Mais ce projet de loi est en retrait sur de nombreux points par rapport aux recommandations de l'Assemblée nationale et du Sénat, aux préconisations de l'Inspection générale des affaires sociales (IGAS), et aux conclusions des Assises du médicament.
Les insuffisances graves de l'encadrement du marché du médicament, au détriment des patients, ont été révélées par l'affaire Mediator°, bien au-delà de ce médicament, de la firme concernée et de la France. Soignants et patients attendent aujourd'hui des améliorations profondes, seules à même de redonner durablement confiance dans les autorités sanitaires, les médicaments, et le système de soins.
En mars 2011, Prescrire a publié 57 propositions pour réorienter la politique du médicament au bénéfice des patients en France et en Europe. Le 14 septembre, Prescrire publie des propositions d'amélioration du projet de loi, qui reprennent notamment nombre de recommandations exprimées par les parlementaires.
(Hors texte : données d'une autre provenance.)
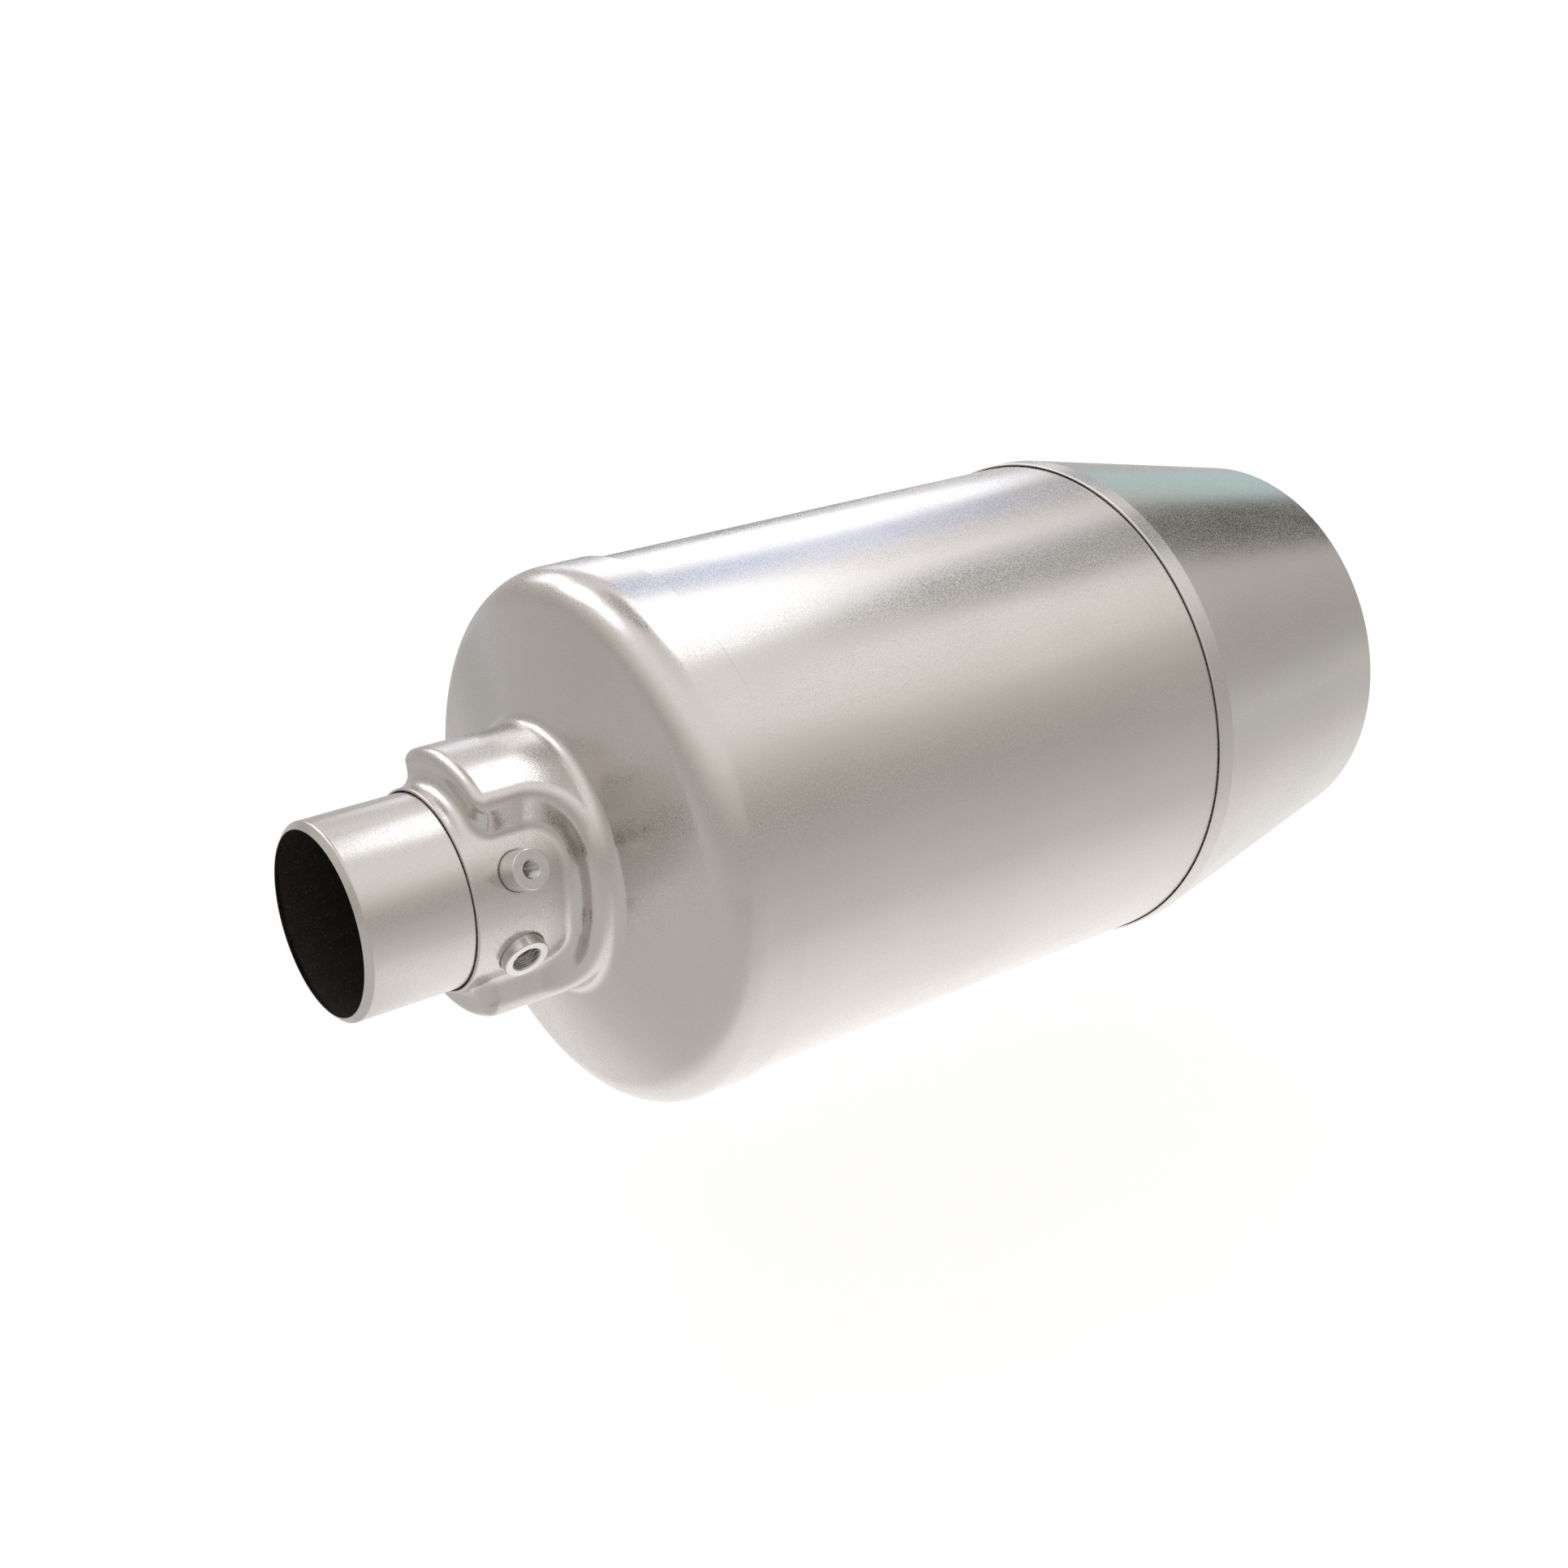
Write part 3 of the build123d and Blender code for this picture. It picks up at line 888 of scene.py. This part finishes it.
@dataclass
class SensorBoss:
    """Turned boss on the pipe, with a saddle base, a chamfered crown and a threaded bore."""

    node: str
    angle: float
    radius: float
    height: float
    bore: float
    countersink: float
    thread: Thread
    station: float = 105.1
    floor_radius: float = 66.0
    saddle_radius: float = 63.05
    chamfer: float = 0.5
    guard: float = 0.3
    swing: float = 0.75
    deepest_cut: float = 2.0
    runout: float = 0.12
    turns: int = 96
    steps_per_pitch: int = 10

    def rings(self) -> tuple[np.ndarray, np.ndarray, np.ndarray]:
        """Rings of the boss, closed from the crown down the outside and up the bore.

        The outer wall and the bore end on the pipe: at distance r from the boss's axis and angle t
        round it, the pipe lies at the root of its radius squared less (r sin t) squared. In the bore
        the radius swells with a clipped cosine of the height over the pitch less the turn, which is
        one helix; its deepest cut and its end are shares of the countersink. Guard rings keep the
        chamfer's shading in the chamfer.

        Returns:
            Turn, radius and height above the pipe's axis, each of shape (rows, columns).
        """
        turn = np.linspace(0, 2 * math.pi, self.turns, endpoint=False)[None]
        top = self.floor_radius + self.height
        pitch, major = self.thread.value

        def pipe(radius: np.ndarray) -> np.ndarray:
            """Height of the pipe under the ring."""
            return np.sqrt(self.saddle_radius ** 2 - (radius * np.sin(turn)) ** 2)

        flat = np.ones_like(turn)
        outer = self.radius * flat
        down = np.array([0.0, 0.03, 0.3, 0.6, 0.97, 1.0])[:, None]
        mouth, rim = self.bore + self.countersink, self.radius - self.chamfer
        crown = np.array([mouth, mouth + self.guard, rim - self.guard, rim])[:, None] * flat
        wall_top = top - self.chamfer
        wall = wall_top + (pipe(outer) - wall_top) * down
        base = pipe(self.bore * flat)
        bore_top = top - self.countersink
        up = np.linspace(0, 1, int((bore_top - base.min()) / pitch * self.steps_per_pitch))[:, None]
        bore_height = base + (bore_top - base) * up
        wave = np.cos(2 * math.pi * (bore_height / pitch - turn / (2 * math.pi)))
        cut = (major - self.bore) * np.clip(0.5 + self.swing * wave, 0, 1)
        bore = self.bore + np.minimum(cut, self.countersink * self.deepest_cut)
        bore[-1] = self.bore + self.countersink * self.runout
        radius = np.concatenate([crown, outer * np.ones_like(down), bore])
        height = np.concatenate([top * np.ones_like(crown), wall, bore_height])
        return np.broadcast_to(turn, radius.shape), radius, height

    def build(self, material: bpy.types.Material) -> None:
        """Builds the boss round its own axis, which leans from -Y by its angle.

        Args:
            material: its finish.
        """
        turn, radius, height = self.rings()
        lean = math.radians(self.angle)
        across = radius * np.sin(turn)
        points = np.stack([
            self.station + radius * np.cos(turn),
            across * math.sin(lean) - height * math.cos(lean),
            across * math.cos(lean) + height * math.sin(lean)], -1)
        marks = run_marks(np.stack([radius[:, 0], height[:, 0]], -1))
        piece = skin(self.node + "_turned", points, marks, True, Shade.EDGED)
        settle(piece, self.node, material)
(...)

Pour protéger les patients, les principaux points à améliorer sont les suivants :
- assurer une transparence complète sur les avis et les décisions des agences, y compris par un accès libre aux documents qui étayent ces avis et ces décisions ;
- gérer les conflits d'intérêts en prenant en compte l'influence des liens même apparemment "mineurs" (il n'existe pas de seuil en dessous duquel un cadeau ou un avantage n'a pas d'influence) ;
- étendre la gestion des conflits d'intérêts à toutes les professions de santé et à toutes les instances chargées des produits de santé, aux échelons locaux comme à l'échelon national ;
- exiger une évaluation comparative des médicaments, en les comparant aux traitements de référence ;
- prendre en compte la praticité des médicaments (conditionnement, information, dispositif d'administration, etc.) lors de leur évaluation ;
- rendre obligatoire rapidement la prescription en DCI, sans exception ;
- développer l'analyse et la prévention des erreurs au cours des soins ;
- développer les centres régionaux de pharmacovigilance, échelon de premier recours du système national de pharmacovigilance ;
- renforcer la formation des soignants en santé publique, en pharmacologie clinique et en thérapeutique ;
- développer la formation et l'information du grand public en termes de santé, de prévention, et de médicament ;
- développer un financement des activités stratégiques en matière de médicament qui soit indépendant des firmes pharmaceutiques : recherche clinique, formations initiale et continue des soignants, associations de patients, éducation thérapeutique.
Prescrire invite parlementaires et gouvernement à profiter de l'occasion historique offerte de réorienter durablement et profondément la politique du médicament en France au profit des patients, sans s'arrêter au milieu du gué. Et en apportant un souffle nouveau à l’échelle européenne.